La seconda motivazione riguarda i tassi di occupazione, molto elevati proprio grazie alla collaborazione tra gli istituti e le aziende. Secondo il monitoraggio di Indire, a 12 mesi dal conseguimento del titolo, l’83% dei 2.920 diplomati è occupato. Questo dato può essere confrontato con il tasso di occupazione per i circa 55mila laureati intervistati da Almalaurea. Ad un anno dalla laurea, gli occupati sono in media del 75%, ma il tasso di occupazione oscilla tra il 91% del gruppo ingegneristico e il 46% del gruppo psicologico.
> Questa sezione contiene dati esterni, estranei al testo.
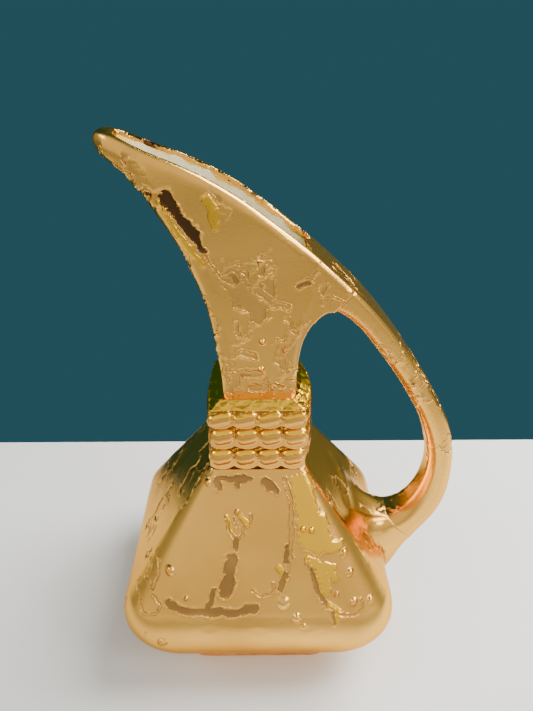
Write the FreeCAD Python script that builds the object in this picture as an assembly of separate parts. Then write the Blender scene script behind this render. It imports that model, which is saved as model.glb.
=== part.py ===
import FreeCAD, Part
import math
import os

# Tall pouring ewer of glazed ceramic: pyramid body, roped collar, beaked spout,
# loop handle.  Millimetres.  X to the handle side, Y to the back, Z up.
# Origin: middle of the resting face under the foot.

V = FreeCAD.Vector

# ---- body ----
body_width = 132.0          # across X at the belly
body_depth = 121.2          # across Y at the belly
body_top_z = 110.4          # flat top edge that carries the collar
body_top_width = 44.2
body_top_depth = 47.2
body_under_z = 11.2         # flat underside above the table
belly_radius = 26.2         # roll between underside and slanted side
belly_corner_radius = 28.8  # plan corner at the belly
top_corner_radius = 4.0     # plan corner at the top
body_wall = 4.6
belly_steps = 6             # sections used for the belly roll

# ---- foot ring ----
foot_width = 82.0
foot_depth = 88.4
foot_corner_radius = 13.0
foot_wall = 6.0
foot_taper = 1.6            # the ring is narrower at the table

# ---- collar: three roped bands ----
band_heights = (11.6, 11.2, 11.3)
band_z = [body_top_z + sum(band_heights[:k]) for k in range(4)]   # seams of the bands
band_front = 22.4           # half depth of the flat front and back
band_front_half_width = 21.6
band_side_bulge = 24.4      # half width at the middle of each side
band_side_shift = 1.2       # the sides bulge a little more on the handle side
band_roll = 1.3             # how far the band rolls in at its seams
collar_shoulder_drop = 3.0  # slope of the top band in to the neck
collar_shoulder_in = 4.2
bore_half_x = 16.6          # hollow through the collar
bore_half_y = 17.6
bore_corner = 3.0
overrun = 1.0               # cutters run this far past a face
strand_count = 4            # rope strands on the front, and as many on the back
strand_pitch = 10.7
strand_length = 12.4
strand_radii = (4.7, 4.6, 3.4)
strand_proud = (2.6, 2.6, 1.9)  # how far a strand stands out of each band
strand_tilt = 13.0
strand_lift = (0.5, 0.5, 0.0)  # the strands sit above the middle of their band
strand_stagger = 0.8        # the middle row steps sideways
ledge_proud = 1.5           # scalloped ledge under each row of strands
ledge_sag = 2.1             # depth of one scallop
ledge_lift = 0.3            # above the seam below it

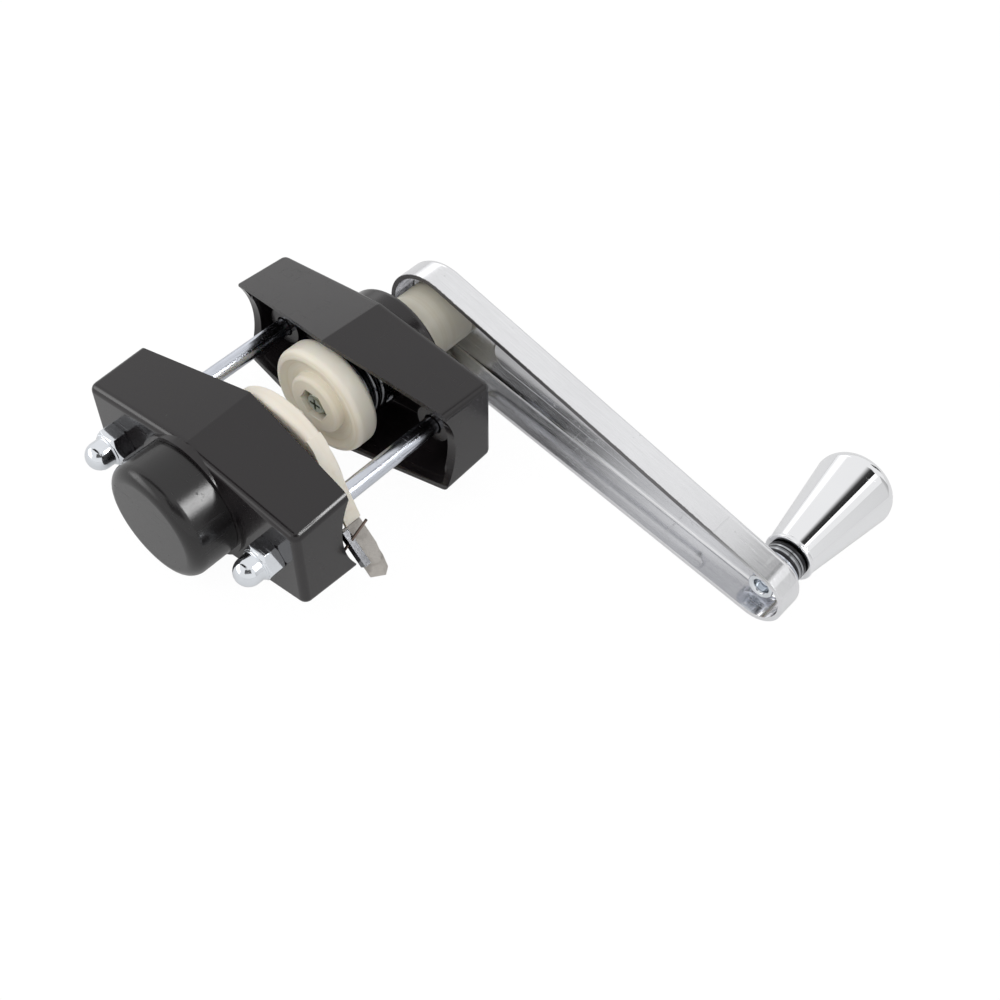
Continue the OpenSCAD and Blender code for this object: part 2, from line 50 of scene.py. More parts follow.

Due paradossi tra il mondo universitario e quello ITS

Il modello degli ITS è molto interessante, ma dalla lettura attenta dei dati emergono due paradossi che varrebbe la pena analizzare.

Il primo riguarda il target di riferimento. Ad oggi ci sono circa 18 mila iscritti in 109 Fondazioni ITS, mentre 92 università accolgono oltre 1 milione 700 mila iscritti. Il paradosso è che, secondo l’ultimo report di Anvur, negli ultimi anni l’aumento del tasso di passaggio dalla scuola superiore all’università è stato dovuto principalmente alla maggior propensione a iscriversi all’università, forse anche grazie all’istituzione delle lauree professionalizzanti, da parte dei diplomati con maturità tecnica o professionale. Coloro che oggi si cerca invece di attrarre verso gli ITS. Al contrario, la quota di studenti liceali, target degli atenei, che ha deciso di iscriversi all’università si è ridotta in modo costante.

Il secondo paradosso riguarda le risorse, ad oggi solo delle stime, stanziate dal Next Generation EU o Recovery Plan. Agli ITS sembrerebbero destinati 1 miliardo e mezzo di risorse. Per le università il dato è meno chiaro ma, secondo una stima di Roars, la cifra si aggira attorno ai 9 miliardi. Se si ipotizzasse che queste risorse siano destinate, direttamente o indirettamente ad ogni iscritto, ogni frequentante all’ITS riceverebbe circa 80 mila euro un ammontare 15 volte superiore rispetto ai 5 mila euro ricevuti ipoteticamente da ogni iscritto all’università. Ovviamente la semplificazione lascia il tempo che trova (si ragiona su scale diversi e su modelli diversi) ma è appunto un paradosso che ci è utile per giungere alla conclusione.

Il punto di attenzione non riguarda le importanti risorse messe a disposizione degli ITS, ma le contenute risorse che verrebbero stanziate per l’università.